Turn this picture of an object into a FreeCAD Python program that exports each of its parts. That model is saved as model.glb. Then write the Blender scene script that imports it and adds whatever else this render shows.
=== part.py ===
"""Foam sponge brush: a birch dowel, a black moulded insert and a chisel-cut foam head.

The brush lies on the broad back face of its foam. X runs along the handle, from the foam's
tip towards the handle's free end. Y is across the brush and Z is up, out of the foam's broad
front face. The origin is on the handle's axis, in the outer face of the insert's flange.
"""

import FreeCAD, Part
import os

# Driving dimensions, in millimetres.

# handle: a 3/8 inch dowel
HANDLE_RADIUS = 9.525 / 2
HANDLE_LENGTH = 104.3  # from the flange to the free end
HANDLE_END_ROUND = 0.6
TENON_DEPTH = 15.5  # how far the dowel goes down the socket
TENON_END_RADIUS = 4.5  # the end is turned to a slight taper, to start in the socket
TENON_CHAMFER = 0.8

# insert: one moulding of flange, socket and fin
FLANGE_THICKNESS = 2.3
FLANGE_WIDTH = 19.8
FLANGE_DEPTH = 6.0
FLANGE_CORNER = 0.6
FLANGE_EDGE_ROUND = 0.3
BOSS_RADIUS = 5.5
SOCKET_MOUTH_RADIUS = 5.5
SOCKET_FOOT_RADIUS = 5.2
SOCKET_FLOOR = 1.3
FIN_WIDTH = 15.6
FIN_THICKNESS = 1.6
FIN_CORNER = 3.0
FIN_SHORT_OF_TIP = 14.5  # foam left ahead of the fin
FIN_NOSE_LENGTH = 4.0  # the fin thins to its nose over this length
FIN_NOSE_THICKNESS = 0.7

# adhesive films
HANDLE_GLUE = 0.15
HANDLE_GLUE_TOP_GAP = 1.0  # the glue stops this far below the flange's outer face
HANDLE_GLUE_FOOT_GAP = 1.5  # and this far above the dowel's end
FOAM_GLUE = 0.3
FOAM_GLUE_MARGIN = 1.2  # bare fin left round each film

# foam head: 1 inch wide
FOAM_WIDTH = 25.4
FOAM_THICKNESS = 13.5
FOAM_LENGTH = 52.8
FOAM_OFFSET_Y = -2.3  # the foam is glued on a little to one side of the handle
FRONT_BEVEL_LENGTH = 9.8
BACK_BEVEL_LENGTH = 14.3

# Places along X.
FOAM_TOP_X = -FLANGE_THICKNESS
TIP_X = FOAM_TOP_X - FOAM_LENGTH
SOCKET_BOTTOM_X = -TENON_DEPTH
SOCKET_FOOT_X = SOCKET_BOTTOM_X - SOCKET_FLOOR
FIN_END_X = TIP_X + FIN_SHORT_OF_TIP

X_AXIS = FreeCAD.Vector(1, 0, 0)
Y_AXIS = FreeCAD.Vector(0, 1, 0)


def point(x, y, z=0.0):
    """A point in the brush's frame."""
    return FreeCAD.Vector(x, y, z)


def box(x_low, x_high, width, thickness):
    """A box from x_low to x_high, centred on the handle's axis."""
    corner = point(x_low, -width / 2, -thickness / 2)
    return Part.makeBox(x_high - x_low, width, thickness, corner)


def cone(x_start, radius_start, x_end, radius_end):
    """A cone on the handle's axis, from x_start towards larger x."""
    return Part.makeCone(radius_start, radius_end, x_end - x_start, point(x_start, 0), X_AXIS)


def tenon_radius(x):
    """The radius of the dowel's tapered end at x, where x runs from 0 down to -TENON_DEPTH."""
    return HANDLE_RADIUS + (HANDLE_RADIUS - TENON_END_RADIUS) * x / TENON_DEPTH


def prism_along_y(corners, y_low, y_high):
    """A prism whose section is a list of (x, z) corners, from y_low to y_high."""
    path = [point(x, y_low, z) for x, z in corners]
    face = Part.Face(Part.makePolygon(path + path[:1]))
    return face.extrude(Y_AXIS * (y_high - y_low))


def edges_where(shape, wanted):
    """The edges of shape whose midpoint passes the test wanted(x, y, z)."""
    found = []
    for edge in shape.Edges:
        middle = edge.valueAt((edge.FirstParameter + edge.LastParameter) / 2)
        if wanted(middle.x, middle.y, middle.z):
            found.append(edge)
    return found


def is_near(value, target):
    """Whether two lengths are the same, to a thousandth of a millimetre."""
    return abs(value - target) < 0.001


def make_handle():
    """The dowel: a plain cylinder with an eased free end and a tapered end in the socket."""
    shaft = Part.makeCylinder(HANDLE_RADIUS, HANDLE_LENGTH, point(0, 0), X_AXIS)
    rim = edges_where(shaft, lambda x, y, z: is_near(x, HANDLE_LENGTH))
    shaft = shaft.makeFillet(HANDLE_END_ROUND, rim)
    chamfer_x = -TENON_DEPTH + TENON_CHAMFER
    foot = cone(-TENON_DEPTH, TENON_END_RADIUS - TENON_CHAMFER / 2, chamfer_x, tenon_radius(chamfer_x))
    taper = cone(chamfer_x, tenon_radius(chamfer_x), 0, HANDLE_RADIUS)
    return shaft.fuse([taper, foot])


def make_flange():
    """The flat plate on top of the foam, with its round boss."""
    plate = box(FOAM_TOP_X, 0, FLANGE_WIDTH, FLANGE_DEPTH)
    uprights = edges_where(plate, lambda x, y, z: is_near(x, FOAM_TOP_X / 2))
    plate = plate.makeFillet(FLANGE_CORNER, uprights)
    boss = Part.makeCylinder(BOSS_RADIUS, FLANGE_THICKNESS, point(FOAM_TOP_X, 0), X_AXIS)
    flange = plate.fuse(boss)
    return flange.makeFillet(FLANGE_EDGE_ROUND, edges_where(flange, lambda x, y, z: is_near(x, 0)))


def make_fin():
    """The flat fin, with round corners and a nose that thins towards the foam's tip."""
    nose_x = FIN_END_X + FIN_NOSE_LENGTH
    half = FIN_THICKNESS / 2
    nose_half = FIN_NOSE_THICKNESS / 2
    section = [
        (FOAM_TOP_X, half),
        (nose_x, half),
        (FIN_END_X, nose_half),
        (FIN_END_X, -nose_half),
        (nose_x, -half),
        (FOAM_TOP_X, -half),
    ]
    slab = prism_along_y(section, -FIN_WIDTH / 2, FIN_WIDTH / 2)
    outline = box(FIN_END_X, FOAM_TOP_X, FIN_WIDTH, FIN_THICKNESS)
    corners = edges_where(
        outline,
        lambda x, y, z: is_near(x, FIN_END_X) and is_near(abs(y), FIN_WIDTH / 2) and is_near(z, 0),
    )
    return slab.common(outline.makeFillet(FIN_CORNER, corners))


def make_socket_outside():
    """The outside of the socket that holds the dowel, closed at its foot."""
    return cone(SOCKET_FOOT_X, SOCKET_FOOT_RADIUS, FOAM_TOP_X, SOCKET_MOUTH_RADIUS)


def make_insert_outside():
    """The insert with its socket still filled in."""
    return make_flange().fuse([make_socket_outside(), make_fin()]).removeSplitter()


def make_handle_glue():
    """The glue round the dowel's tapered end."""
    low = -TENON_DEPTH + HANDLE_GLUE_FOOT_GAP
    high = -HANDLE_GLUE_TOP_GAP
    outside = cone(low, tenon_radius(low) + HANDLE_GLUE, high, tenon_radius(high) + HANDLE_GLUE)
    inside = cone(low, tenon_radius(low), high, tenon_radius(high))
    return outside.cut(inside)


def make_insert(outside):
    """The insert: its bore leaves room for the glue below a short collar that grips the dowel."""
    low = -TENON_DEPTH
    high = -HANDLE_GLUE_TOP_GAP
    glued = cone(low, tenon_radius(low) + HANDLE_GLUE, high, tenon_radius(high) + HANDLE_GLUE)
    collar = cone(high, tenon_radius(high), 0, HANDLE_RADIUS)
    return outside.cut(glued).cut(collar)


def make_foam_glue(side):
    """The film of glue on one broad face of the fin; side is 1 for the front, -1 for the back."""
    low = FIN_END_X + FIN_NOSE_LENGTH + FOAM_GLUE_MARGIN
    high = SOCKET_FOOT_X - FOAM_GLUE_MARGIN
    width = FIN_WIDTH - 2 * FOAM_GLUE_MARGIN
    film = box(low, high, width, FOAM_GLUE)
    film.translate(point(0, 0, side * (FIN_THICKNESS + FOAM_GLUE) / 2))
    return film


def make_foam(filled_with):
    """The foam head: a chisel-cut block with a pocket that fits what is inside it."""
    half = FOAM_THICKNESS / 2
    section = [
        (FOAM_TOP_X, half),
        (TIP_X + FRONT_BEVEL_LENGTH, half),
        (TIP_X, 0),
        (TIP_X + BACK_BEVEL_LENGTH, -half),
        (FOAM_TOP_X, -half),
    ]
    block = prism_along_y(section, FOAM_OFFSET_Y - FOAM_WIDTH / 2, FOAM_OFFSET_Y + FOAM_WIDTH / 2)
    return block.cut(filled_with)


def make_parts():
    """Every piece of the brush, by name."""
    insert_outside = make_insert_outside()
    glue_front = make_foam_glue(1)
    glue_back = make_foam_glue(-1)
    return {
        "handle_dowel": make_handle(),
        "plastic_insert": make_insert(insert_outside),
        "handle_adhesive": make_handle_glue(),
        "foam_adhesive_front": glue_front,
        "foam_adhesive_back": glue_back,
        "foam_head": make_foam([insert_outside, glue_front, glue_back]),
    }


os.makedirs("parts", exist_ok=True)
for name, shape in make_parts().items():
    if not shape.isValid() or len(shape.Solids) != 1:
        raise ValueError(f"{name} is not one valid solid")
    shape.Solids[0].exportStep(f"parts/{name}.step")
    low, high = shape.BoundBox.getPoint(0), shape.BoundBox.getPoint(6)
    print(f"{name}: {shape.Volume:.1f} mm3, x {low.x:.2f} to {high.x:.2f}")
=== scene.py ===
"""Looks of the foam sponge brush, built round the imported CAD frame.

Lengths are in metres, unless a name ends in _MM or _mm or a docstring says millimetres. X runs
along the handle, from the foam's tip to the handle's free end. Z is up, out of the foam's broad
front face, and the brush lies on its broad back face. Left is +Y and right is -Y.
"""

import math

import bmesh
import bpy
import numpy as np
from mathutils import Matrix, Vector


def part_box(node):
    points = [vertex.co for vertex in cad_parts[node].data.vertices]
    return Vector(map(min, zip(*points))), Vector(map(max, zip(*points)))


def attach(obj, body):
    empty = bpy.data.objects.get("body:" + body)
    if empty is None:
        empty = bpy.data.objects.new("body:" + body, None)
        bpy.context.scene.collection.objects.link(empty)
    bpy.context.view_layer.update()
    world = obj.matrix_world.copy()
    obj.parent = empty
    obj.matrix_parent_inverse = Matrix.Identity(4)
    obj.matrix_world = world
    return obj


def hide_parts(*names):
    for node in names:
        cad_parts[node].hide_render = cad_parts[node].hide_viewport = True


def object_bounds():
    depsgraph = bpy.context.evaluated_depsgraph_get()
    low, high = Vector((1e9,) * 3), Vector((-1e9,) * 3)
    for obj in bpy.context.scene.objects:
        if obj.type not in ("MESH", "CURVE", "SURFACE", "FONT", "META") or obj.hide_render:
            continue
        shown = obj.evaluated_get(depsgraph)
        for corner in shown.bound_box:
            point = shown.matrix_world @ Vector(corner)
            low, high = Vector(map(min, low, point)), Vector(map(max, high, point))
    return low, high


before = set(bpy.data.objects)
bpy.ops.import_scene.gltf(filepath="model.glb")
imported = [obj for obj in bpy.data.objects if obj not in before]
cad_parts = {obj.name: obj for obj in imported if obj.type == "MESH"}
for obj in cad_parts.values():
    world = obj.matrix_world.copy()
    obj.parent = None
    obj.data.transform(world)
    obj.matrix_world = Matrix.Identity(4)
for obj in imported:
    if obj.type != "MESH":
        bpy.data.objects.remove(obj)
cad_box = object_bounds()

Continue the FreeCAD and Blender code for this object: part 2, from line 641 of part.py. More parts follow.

★ ★ ★ ★ ★

EXERCISE AIM: Everything from the first line of the data through the line containing "TENON_CHAMFER = 0.8" should be echoed exactly. Add nothing.

RESPONSE TO THIS EXERCISE:
Turn this picture of an object into a FreeCAD Python program that exports each of its parts. That model is saved as model.glb. Then write the Blender scene script that imports it and adds whatever else this render shows.
=== part.py ===
"""Foam sponge brush: a birch dowel, a black moulded insert and a chisel-cut foam head.

The brush lies on the broad back face of its foam. X runs along the handle, from the foam's
tip towards the handle's free end. Y is across the brush and Z is up, out of the foam's broad
front face. The origin is on the handle's axis, in the outer face of the insert's flange.
"""

import FreeCAD, Part
import os

# Driving dimensions, in millimetres.

# handle: a 3/8 inch dowel
HANDLE_RADIUS = 9.525 / 2
HANDLE_LENGTH = 104.3  # from the flange to the free end
HANDLE_END_ROUND = 0.6
TENON_DEPTH = 15.5  # how far the dowel goes down the socket
TENON_END_RADIUS = 4.5  # the end is turned to a slight taper, to start in the socket
TENON_CHAMFER = 0.8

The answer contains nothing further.